— start of Data lines —
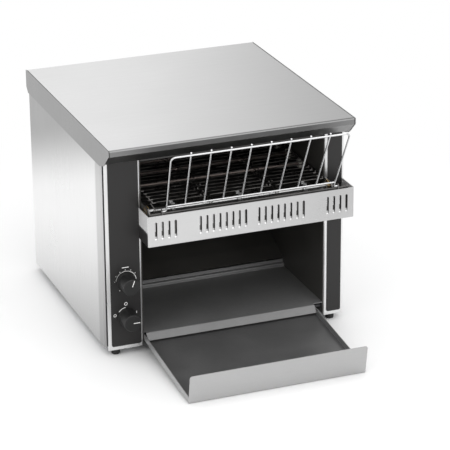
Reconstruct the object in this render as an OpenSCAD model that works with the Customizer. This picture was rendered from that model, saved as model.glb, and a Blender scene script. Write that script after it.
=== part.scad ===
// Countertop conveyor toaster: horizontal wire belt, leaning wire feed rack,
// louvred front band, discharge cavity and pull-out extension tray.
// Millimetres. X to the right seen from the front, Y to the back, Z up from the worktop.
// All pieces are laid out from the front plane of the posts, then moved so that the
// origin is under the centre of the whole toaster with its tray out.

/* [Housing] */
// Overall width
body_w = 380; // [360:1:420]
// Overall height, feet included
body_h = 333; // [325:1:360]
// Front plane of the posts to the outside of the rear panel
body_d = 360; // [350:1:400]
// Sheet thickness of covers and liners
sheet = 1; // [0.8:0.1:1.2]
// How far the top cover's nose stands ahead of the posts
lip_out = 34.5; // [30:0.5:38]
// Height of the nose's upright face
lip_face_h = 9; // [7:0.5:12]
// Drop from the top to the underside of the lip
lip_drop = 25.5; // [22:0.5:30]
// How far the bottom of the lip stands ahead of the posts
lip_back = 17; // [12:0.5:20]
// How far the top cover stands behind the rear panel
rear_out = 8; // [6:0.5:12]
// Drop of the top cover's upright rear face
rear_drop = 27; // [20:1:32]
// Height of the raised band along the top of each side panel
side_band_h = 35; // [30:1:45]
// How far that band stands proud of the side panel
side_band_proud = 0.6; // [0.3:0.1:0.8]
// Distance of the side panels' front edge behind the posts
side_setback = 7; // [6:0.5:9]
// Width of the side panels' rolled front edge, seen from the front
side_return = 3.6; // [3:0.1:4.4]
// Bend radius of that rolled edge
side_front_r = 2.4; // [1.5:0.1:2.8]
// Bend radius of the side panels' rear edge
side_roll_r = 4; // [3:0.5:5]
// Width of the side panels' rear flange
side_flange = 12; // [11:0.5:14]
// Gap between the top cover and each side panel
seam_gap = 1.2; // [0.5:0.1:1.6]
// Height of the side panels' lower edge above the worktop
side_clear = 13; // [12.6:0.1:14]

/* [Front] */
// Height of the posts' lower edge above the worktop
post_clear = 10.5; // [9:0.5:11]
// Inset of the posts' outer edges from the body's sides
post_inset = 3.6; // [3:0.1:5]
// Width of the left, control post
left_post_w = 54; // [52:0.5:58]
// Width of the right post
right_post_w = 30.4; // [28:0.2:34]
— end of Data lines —
_Exercise brief_. Exactly repeat the lines running from the top of the listing to the line bearing "its tray out.", both of those lines included, and only them.

_Worked solution_.
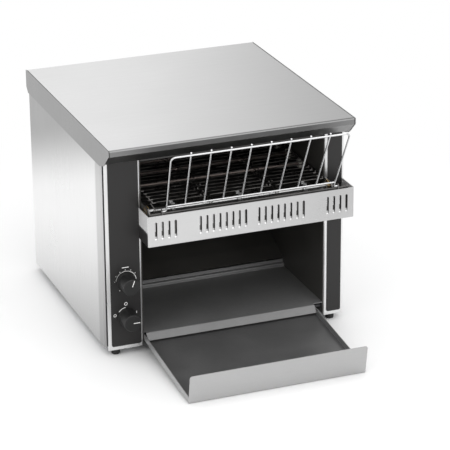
Reconstruct the object in this render as an OpenSCAD model that works with the Customizer. This picture was rendered from that model, saved as model.glb, and a Blender scene script. Write that script after it.
=== part.scad ===
// Countertop conveyor toaster: horizontal wire belt, leaning wire feed rack,
// louvred front band, discharge cavity and pull-out extension tray.
// Millimetres. X to the right seen from the front, Y to the back, Z up from the worktop.
// All pieces are laid out from the front plane of the posts, then moved so that the
// origin is under the centre of the whole toaster with its tray out.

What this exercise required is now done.